Reversible lithium deposition/dissolution reaction with low polarization through a cross-linked polymer: Geometrical structure effects of the polymer protective layer on lithium metal anodes

Abstract

A lithium metal anode was coated with a cross-linked PEO-based polymer composed of poly(ethylene glycol) diacrylate (PEGDA) as a cross-linker and poly(ethylene glycol) methyl ether acrylate (PEGMA) as a base polymer to suppress electrolyte decomposition and lithium dendrite formation, thereby improving its electrochemical performance. The ca. 10 μm thick polymer membranes with flat and pore-free surface were successfully fabricated on the lithium metal electrode. Physicochemical characteristics of the synthesized polymer membrane such as elastic modulus, electrolyte uptake and mesh size indicate that polymer structure is changed from a linear structure to a bridged network one and increased in its crosslinking density by mixing PEGDA. The PEGDA increased the connectivity of the nanosized cross-linked domains, which led to improvement of the lithium ion transport number in membrane, and polarization and reversibility of deposition/dissolution reaction of lithium.

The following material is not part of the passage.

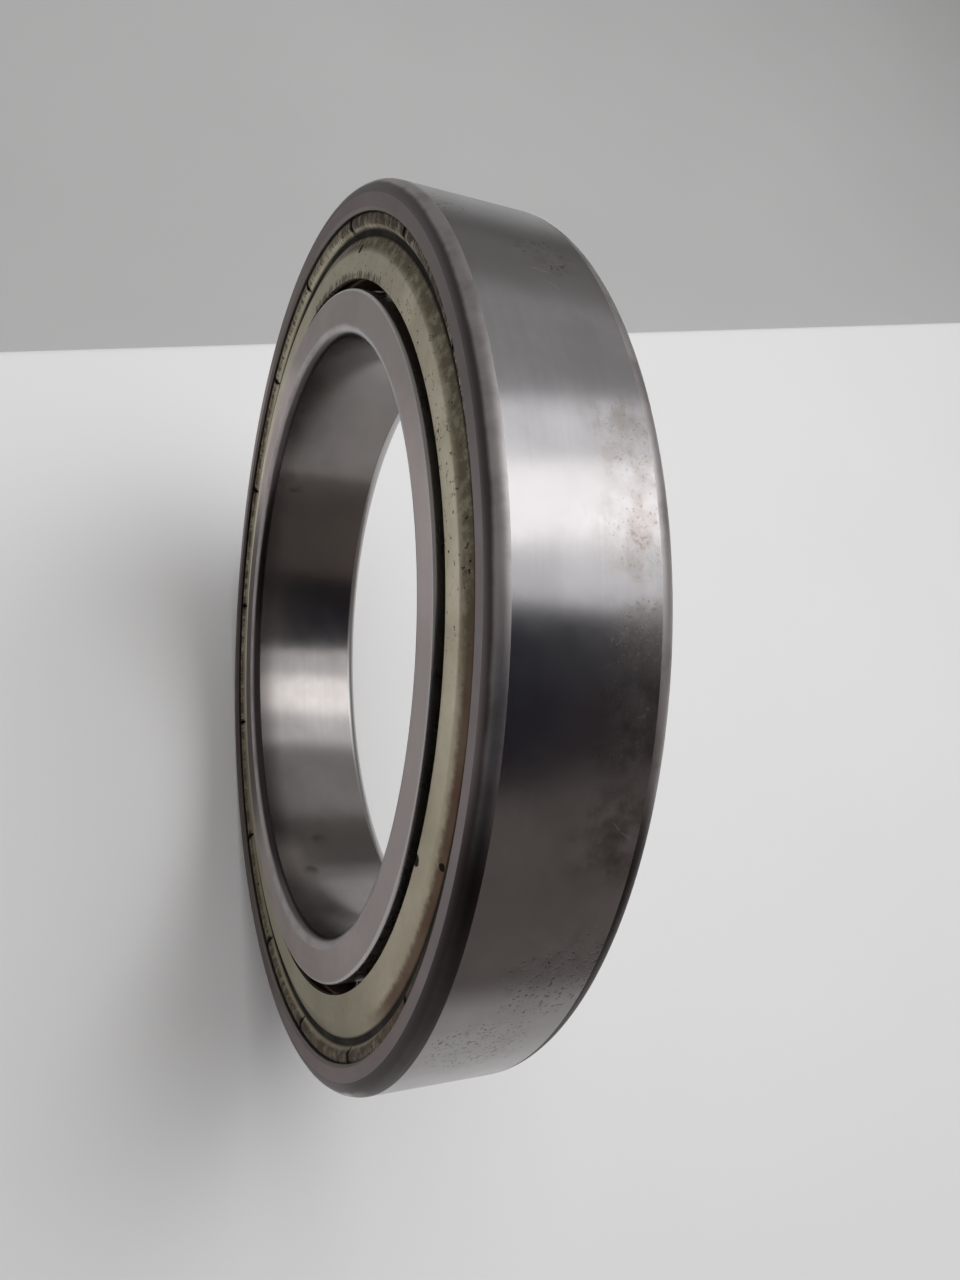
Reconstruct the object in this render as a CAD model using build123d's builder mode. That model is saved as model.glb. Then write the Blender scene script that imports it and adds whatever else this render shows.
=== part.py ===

Additionally, no dendrite formation was observed during lithium deposition/dissolution reaction through the bridged network structured polymer membrane. The structure of the PEO-based coating polymer is one of the important factors in the stabilization of the deposition/dissolution reactions of lithium metal anodes, and a bridged-network structure with preferential ion transport capability is more effective to improve these reactions than a straight-chain structure.